:: Given records

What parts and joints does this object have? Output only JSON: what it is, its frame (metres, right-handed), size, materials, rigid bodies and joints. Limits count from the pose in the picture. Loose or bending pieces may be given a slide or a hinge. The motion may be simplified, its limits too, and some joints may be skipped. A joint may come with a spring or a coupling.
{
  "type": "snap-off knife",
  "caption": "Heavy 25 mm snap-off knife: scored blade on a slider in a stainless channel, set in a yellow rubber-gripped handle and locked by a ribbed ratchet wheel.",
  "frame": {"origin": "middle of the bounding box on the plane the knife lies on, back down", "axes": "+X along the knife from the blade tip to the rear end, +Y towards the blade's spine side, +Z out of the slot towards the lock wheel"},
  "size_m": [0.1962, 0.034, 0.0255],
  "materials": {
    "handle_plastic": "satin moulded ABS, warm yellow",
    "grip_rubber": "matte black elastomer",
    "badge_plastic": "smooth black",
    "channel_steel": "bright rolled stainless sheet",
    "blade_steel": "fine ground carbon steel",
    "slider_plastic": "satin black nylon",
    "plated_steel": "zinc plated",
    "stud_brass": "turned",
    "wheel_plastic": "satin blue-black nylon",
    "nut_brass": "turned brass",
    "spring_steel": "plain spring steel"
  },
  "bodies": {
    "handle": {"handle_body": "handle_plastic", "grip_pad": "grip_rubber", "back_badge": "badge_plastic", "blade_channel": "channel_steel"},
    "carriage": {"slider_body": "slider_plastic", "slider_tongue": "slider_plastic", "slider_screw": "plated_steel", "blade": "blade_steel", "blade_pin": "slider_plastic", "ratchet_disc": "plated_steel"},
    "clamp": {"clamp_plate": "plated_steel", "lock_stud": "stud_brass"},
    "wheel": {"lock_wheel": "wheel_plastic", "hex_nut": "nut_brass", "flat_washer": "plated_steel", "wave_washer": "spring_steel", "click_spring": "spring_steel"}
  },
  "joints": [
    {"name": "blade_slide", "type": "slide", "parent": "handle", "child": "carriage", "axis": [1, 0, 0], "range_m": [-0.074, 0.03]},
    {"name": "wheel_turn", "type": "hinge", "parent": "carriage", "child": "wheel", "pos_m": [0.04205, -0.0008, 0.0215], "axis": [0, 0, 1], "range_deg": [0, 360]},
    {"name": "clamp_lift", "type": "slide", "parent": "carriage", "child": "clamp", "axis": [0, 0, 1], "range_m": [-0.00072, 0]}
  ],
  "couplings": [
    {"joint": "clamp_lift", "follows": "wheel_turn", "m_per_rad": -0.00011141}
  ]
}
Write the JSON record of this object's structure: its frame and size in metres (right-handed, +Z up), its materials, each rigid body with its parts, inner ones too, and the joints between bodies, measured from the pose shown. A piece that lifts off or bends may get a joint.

::::

### [Directive]
Give an exact copy of all the data shown above.

### [Response to the exercise]
What parts and joints does this object have? Output only JSON: what it is, its frame (metres, right-handed), size, materials, rigid bodies and joints. Limits count from the pose in the picture. Loose or bending pieces may be given a slide or a hinge. The motion may be simplified, its limits too, and some joints may be skipped. A joint may come with a spring or a coupling.
{
  "type": "snap-off knife",
  "caption": "Heavy 25 mm snap-off knife: scored blade on a slider in a stainless channel, set in a yellow rubber-gripped handle and locked by a ribbed ratchet wheel.",
  "frame": {"origin": "middle of the bounding box on the plane the knife lies on, back down", "axes": "+X along the knife from the blade tip to the rear end, +Y towards the blade's spine side, +Z out of the slot towards the lock wheel"},
  "size_m": [0.1962, 0.034, 0.0255],
  "materials": {
    "handle_plastic": "satin moulded ABS, warm yellow",
    "grip_rubber": "matte black elastomer",
    "badge_plastic": "smooth black",
    "channel_steel": "bright rolled stainless sheet",
    "blade_steel": "fine ground carbon steel",
    "slider_plastic": "satin black nylon",
    "plated_steel": "zinc plated",
    "stud_brass": "turned",
    "wheel_plastic": "satin blue-black nylon",
    "nut_brass": "turned brass",
    "spring_steel": "plain spring steel"
  },
  "bodies": {
    "handle": {"handle_body": "handle_plastic", "grip_pad": "grip_rubber", "back_badge": "badge_plastic", "blade_channel": "channel_steel"},
    "carriage": {"slider_body": "slider_plastic", "slider_tongue": "slider_plastic", "slider_screw": "plated_steel", "blade": "blade_steel", "blade_pin": "slider_plastic", "ratchet_disc": "plated_steel"},
    "clamp": {"clamp_plate": "plated_steel", "lock_stud": "stud_brass"},
    "wheel": {"lock_wheel": "wheel_plastic", "hex_nut": "nut_brass", "flat_washer": "plated_steel", "wave_washer": "spring_steel", "click_spring": "spring_steel"}
  },
  "joints": [
    {"name": "blade_slide", "type": "slide", "parent": "handle", "child": "carriage", "axis": [1, 0, 0], "range_m": [-0.074, 0.03]},
    {"name": "wheel_turn", "type": "hinge", "parent": "carriage", "child": "wheel", "pos_m": [0.04205, -0.0008, 0.0215], "axis": [0, 0, 1], "range_deg": [0, 360]},
    {"name": "clamp_lift", "type": "slide", "parent": "carriage", "child": "clamp", "axis": [0, 0, 1], "range_m": [-0.00072, 0]}
  ],
  "couplings": [
    {"joint": "clamp_lift", "follows": "wheel_turn", "m_per_rad": -0.00011141}
  ]
}
Write the JSON record of this object's structure: its frame and size in metres (right-handed, +Z up), its materials, each rigid body with its parts, inner ones too, and the joints between bodies, measured from the pose shown. A piece that lifts off or bends may get a joint.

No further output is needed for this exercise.